▸ **Data shown**

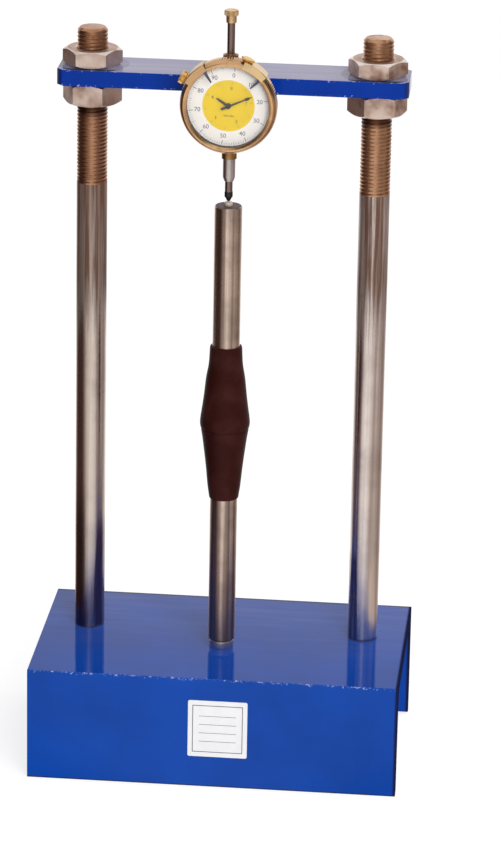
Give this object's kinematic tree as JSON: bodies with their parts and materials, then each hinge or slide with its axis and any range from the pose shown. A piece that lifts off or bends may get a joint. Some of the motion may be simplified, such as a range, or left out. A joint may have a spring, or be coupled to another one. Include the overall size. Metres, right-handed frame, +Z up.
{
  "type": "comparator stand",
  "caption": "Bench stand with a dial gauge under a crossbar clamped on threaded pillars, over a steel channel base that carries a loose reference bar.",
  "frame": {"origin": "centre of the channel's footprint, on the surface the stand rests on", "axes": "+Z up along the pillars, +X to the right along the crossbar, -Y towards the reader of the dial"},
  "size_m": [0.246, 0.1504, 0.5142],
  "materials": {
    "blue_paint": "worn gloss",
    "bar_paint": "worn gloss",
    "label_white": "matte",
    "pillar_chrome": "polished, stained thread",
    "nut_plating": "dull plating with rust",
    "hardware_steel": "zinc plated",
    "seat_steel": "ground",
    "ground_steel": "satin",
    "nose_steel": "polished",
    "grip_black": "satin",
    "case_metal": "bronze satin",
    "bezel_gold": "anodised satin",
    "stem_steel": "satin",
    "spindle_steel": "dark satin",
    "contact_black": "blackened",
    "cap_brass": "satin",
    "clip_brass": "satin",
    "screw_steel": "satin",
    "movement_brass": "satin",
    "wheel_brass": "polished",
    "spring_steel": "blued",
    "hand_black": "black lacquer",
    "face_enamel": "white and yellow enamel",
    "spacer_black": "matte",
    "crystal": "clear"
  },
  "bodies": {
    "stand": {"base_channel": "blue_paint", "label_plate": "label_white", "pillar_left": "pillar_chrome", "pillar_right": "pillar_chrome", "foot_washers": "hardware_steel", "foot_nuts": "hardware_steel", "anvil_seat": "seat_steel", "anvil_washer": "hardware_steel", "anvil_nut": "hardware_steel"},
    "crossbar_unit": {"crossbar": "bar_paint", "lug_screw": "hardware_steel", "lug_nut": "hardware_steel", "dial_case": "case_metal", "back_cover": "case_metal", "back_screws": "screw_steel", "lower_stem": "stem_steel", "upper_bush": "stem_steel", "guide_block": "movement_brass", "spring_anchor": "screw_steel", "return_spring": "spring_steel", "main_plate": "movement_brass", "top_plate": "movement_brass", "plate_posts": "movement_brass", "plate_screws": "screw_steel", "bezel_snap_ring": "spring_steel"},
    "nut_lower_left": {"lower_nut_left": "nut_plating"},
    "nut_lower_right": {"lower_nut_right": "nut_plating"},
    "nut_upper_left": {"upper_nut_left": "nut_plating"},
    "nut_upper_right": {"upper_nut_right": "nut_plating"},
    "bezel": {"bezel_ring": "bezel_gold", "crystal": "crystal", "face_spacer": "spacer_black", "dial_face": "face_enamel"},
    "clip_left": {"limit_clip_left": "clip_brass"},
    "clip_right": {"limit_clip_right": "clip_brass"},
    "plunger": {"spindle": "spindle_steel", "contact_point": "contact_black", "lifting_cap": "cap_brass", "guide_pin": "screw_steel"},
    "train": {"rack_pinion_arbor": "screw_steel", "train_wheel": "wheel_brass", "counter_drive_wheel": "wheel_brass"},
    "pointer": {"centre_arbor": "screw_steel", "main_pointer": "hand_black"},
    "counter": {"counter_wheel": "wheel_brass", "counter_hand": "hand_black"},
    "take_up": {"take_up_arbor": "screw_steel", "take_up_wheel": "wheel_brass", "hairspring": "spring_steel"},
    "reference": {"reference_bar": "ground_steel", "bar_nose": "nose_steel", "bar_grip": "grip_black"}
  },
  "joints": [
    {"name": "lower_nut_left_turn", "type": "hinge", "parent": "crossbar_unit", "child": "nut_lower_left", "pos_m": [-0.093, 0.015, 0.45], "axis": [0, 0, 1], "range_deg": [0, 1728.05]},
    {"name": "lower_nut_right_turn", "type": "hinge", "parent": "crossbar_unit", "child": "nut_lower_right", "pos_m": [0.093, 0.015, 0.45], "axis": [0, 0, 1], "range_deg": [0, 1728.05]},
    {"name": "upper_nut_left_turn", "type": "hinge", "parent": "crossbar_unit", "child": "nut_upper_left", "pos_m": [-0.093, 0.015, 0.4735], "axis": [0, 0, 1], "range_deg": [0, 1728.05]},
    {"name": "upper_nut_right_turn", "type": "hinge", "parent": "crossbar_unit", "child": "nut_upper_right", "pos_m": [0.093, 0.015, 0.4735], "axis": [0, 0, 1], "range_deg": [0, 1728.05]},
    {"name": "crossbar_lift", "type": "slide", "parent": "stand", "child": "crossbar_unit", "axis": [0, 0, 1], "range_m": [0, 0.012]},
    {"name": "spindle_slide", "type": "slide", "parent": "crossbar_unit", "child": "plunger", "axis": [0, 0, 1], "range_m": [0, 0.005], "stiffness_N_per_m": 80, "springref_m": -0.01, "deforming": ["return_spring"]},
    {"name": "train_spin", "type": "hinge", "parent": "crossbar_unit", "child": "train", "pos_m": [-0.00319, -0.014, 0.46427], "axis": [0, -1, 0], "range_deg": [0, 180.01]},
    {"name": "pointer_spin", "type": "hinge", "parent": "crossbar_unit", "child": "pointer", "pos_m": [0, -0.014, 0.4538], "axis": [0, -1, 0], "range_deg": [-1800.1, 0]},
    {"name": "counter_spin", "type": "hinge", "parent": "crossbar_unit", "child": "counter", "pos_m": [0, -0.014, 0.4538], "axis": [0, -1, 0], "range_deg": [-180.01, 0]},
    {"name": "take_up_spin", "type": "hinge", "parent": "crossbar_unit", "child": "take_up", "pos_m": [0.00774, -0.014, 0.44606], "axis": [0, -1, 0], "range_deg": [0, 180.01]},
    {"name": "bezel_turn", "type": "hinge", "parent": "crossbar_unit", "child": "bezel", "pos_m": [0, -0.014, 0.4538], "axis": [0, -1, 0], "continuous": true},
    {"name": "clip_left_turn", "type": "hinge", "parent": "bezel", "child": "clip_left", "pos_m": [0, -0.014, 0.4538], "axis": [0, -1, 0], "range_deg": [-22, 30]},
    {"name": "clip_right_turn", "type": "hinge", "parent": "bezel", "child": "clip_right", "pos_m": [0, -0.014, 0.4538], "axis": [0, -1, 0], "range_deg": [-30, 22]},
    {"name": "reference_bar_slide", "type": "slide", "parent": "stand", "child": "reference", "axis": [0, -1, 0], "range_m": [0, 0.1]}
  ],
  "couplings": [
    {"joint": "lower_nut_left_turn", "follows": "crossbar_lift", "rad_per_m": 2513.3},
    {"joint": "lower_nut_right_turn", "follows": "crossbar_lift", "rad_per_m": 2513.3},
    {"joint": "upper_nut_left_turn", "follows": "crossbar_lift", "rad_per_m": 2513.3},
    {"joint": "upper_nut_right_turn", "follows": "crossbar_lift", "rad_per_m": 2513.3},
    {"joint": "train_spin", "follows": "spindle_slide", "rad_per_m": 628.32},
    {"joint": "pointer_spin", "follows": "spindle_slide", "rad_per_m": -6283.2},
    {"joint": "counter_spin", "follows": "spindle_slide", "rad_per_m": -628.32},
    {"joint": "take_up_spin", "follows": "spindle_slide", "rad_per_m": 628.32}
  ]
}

▸ **Task description**
Each line must be given again exactly as written above.

▸ **The response**
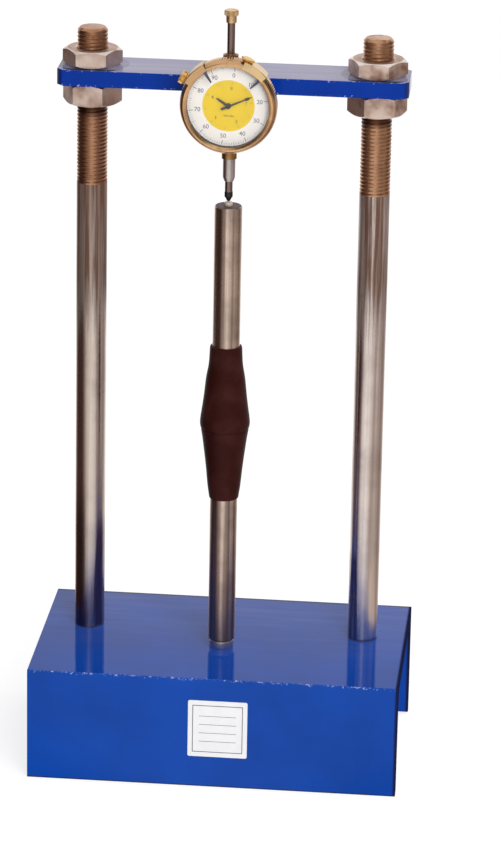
Give this object's kinematic tree as JSON: bodies with their parts and materials, then each hinge or slide with its axis and any range from the pose shown. A piece that lifts off or bends may get a joint. Some of the motion may be simplified, such as a range, or left out. A joint may have a spring, or be coupled to another one. Include the overall size. Metres, right-handed frame, +Z up.
{
  "type": "comparator stand",
  "caption": "Bench stand with a dial gauge under a crossbar clamped on threaded pillars, over a steel channel base that carries a loose reference bar.",
  "frame": {"origin": "centre of the channel's footprint, on the surface the stand rests on", "axes": "+Z up along the pillars, +X to the right along the crossbar, -Y towards the reader of the dial"},
  "size_m": [0.246, 0.1504, 0.5142],
  "materials": {
    "blue_paint": "worn gloss",
    "bar_paint": "worn gloss",
    "label_white": "matte",
    "pillar_chrome": "polished, stained thread",
    "nut_plating": "dull plating with rust",
    "hardware_steel": "zinc plated",
    "seat_steel": "ground",
    "ground_steel": "satin",
    "nose_steel": "polished",
    "grip_black": "satin",
    "case_metal": "bronze satin",
    "bezel_gold": "anodised satin",
    "stem_steel": "satin",
    "spindle_steel": "dark satin",
    "contact_black": "blackened",
    "cap_brass": "satin",
    "clip_brass": "satin",
    "screw_steel": "satin",
    "movement_brass": "satin",
    "wheel_brass": "polished",
    "spring_steel": "blued",
    "hand_black": "black lacquer",
    "face_enamel": "white and yellow enamel",
    "spacer_black": "matte",
    "crystal": "clear"
  },
  "bodies": {
    "stand": {"base_channel": "blue_paint", "label_plate": "label_white", "pillar_left": "pillar_chrome", "pillar_right": "pillar_chrome", "foot_washers": "hardware_steel", "foot_nuts": "hardware_steel", "anvil_seat": "seat_steel", "anvil_washer": "hardware_steel", "anvil_nut": "hardware_steel"},
    "crossbar_unit": {"crossbar": "bar_paint", "lug_screw": "hardware_steel", "lug_nut": "hardware_steel", "dial_case": "case_metal", "back_cover": "case_metal", "back_screws": "screw_steel", "lower_stem": "stem_steel", "upper_bush": "stem_steel", "guide_block": "movement_brass", "spring_anchor": "screw_steel", "return_spring": "spring_steel", "main_plate": "movement_brass", "top_plate": "movement_brass", "plate_posts": "movement_brass", "plate_screws": "screw_steel", "bezel_snap_ring": "spring_steel"},
    "nut_lower_left": {"lower_nut_left": "nut_plating"},
    "nut_lower_right": {"lower_nut_right": "nut_plating"},
    "nut_upper_left": {"upper_nut_left": "nut_plating"},
    "nut_upper_right": {"upper_nut_right": "nut_plating"},
    "bezel": {"bezel_ring": "bezel_gold", "crystal": "crystal", "face_spacer": "spacer_black", "dial_face": "face_enamel"},
    "clip_left": {"limit_clip_left": "clip_brass"},
    "clip_right": {"limit_clip_right": "clip_brass"},
    "plunger": {"spindle": "spindle_steel", "contact_point": "contact_black", "lifting_cap": "cap_brass", "guide_pin": "screw_steel"},
    "train": {"rack_pinion_arbor": "screw_steel", "train_wheel": "wheel_brass", "counter_drive_wheel": "wheel_brass"},
    "pointer": {"centre_arbor": "screw_steel", "main_pointer": "hand_black"},
    "counter": {"counter_wheel": "wheel_brass", "counter_hand": "hand_black"},
    "take_up": {"take_up_arbor": "screw_steel", "take_up_wheel": "wheel_brass", "hairspring": "spring_steel"},
    "reference": {"reference_bar": "ground_steel", "bar_nose": "nose_steel", "bar_grip": "grip_black"}
  },
  "joints": [
    {"name": "lower_nut_left_turn", "type": "hinge", "parent": "crossbar_unit", "child": "nut_lower_left", "pos_m": [-0.093, 0.015, 0.45], "axis": [0, 0, 1], "range_deg": [0, 1728.05]},
    {"name": "lower_nut_right_turn", "type": "hinge", "parent": "crossbar_unit", "child": "nut_lower_right", "pos_m": [0.093, 0.015, 0.45], "axis": [0, 0, 1], "range_deg": [0, 1728.05]},
    {"name": "upper_nut_left_turn", "type": "hinge", "parent": "crossbar_unit", "child": "nut_upper_left", "pos_m": [-0.093, 0.015, 0.4735], "axis": [0, 0, 1], "range_deg": [0, 1728.05]},
    {"name": "upper_nut_right_turn", "type": "hinge", "parent": "crossbar_unit", "child": "nut_upper_right", "pos_m": [0.093, 0.015, 0.4735], "axis": [0, 0, 1], "range_deg": [0, 1728.05]},
    {"name": "crossbar_lift", "type": "slide", "parent": "stand", "child": "crossbar_unit", "axis": [0, 0, 1], "range_m": [0, 0.012]},
    {"name": "spindle_slide", "type": "slide", "parent": "crossbar_unit", "child": "plunger", "axis": [0, 0, 1], "range_m": [0, 0.005], "stiffness_N_per_m": 80, "springref_m": -0.01, "deforming": ["return_spring"]},
    {"name": "train_spin", "type": "hinge", "parent": "crossbar_unit", "child": "train", "pos_m": [-0.00319, -0.014, 0.46427], "axis": [0, -1, 0], "range_deg": [0, 180.01]},
    {"name": "pointer_spin", "type": "hinge", "parent": "crossbar_unit", "child": "pointer", "pos_m": [0, -0.014, 0.4538], "axis": [0, -1, 0], "range_deg": [-1800.1, 0]},
    {"name": "counter_spin", "type": "hinge", "parent": "crossbar_unit", "child": "counter", "pos_m": [0, -0.014, 0.4538], "axis": [0, -1, 0], "range_deg": [-180.01, 0]},
    {"name": "take_up_spin", "type": "hinge", "parent": "crossbar_unit", "child": "take_up", "pos_m": [0.00774, -0.014, 0.44606], "axis": [0, -1, 0], "range_deg": [0, 180.01]},
    {"name": "bezel_turn", "type": "hinge", "parent": "crossbar_unit", "child": "bezel", "pos_m": [0, -0.014, 0.4538], "axis": [0, -1, 0], "continuous": true},
    {"name": "clip_left_turn", "type": "hinge", "parent": "bezel", "child": "clip_left", "pos_m": [0, -0.014, 0.4538], "axis": [0, -1, 0], "range_deg": [-22, 30]},
    {"name": "clip_right_turn", "type": "hinge", "parent": "bezel", "child": "clip_right", "pos_m": [0, -0.014, 0.4538], "axis": [0, -1, 0], "range_deg": [-30, 22]},
    {"name": "reference_bar_slide", "type": "slide", "parent": "stand", "child": "reference", "axis": [0, -1, 0], "range_m": [0, 0.1]}
  ],
  "couplings": [
    {"joint": "lower_nut_left_turn", "follows": "crossbar_lift", "rad_per_m": 2513.3},
    {"joint": "lower_nut_right_turn", "follows": "crossbar_lift", "rad_per_m": 2513.3},
    {"joint": "upper_nut_left_turn", "follows": "crossbar_lift", "rad_per_m": 2513.3},
    {"joint": "upper_nut_right_turn", "follows": "crossbar_lift", "rad_per_m": 2513.3},
    {"joint": "train_spin", "follows": "spindle_slide", "rad_per_m": 628.32},
    {"joint": "pointer_spin", "follows": "spindle_slide", "rad_per_m": -6283.2},
    {"joint": "counter_spin", "follows": "spindle_slide", "rad_per_m": -628.32},
    {"joint": "take_up_spin", "follows": "spindle_slide", "rad_per_m": 628.32}
  ]
}